Now, I'm obviously being subjective when talking about a list I'm one of the maintainers of, but when I'm searching for a book, I get to see if it has a good rating, if it got a lot of ratings, and a subjective description of why the person who submitted it thinks it's awesome. It works rather well in my case.

[0] https://github.com/sindresorhus/awesome-scifi#novels

"Two, the monetary cost of a book isn't the largest "cost"."

Is that going to be true for all people around the world, regardless of income? Sure it's probably true for you or I, but free learning resources are likely to be vital for many others.

I don't think PP worded his point as clearly as he could but I think he meant something more along the lines of "a small list of free books that is vetted for quality is much more valuable than a big list of many more free books that includes duds". There is an intersection between that point and the point you made/and responded to which is, "some books (and therefore vettings) are so valuable they might be worth paying for over a less good free alternative" ... of course weighted for the amount of disposable income a person might have.
Monetary cost of the book is the only cost for me. For many programming books, reading them cover to cover is a bad idea. You won’t retain information and you might even go against the motivations of the book. I like these ebooks because they’re a reference that works offline. If I have a question about a design pattern, or a bad practice, or about a feature of the language, I can reference the book in seconds. Skimming the book to get a summary of its materials, I can, in under an hour, learn when its material is applicable. Then, if I need it later, I can search it with a simple ctrl-f to build the knowledge.

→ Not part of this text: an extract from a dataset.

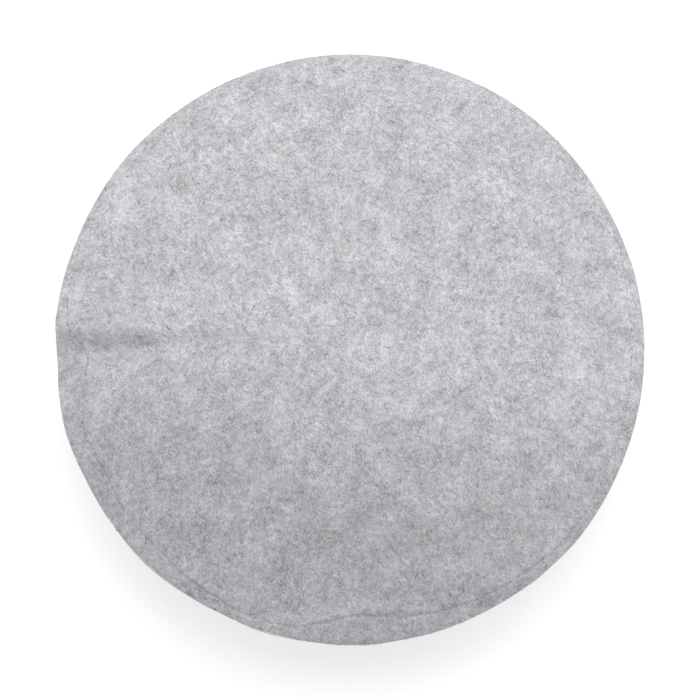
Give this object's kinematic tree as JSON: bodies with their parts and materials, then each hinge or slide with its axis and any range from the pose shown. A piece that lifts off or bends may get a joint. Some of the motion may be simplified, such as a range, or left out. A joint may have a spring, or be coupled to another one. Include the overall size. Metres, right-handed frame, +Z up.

Programming is a lot of material, but it’s repetitive enough that you have near infinite opportunities to practice it. You don’t need to cram, you just need to practice. For the things that aren’t repetitive but may still come up, there is Google and ctrl-f in your pdf reader of choice.

And I disagree with you about dubious value being a concern. If you’re going to bother using the book, you can bother Googling it to see if it is valuable.

Is "too many choices" in this context really that valid of a critique when the entire purpose is to "choose what's applicable to your need, ignore what isn't"?
The full phrase was "too many choices of dubious value"
That's why I built this website, to moderate and add good free book, to minimize the "dubious value".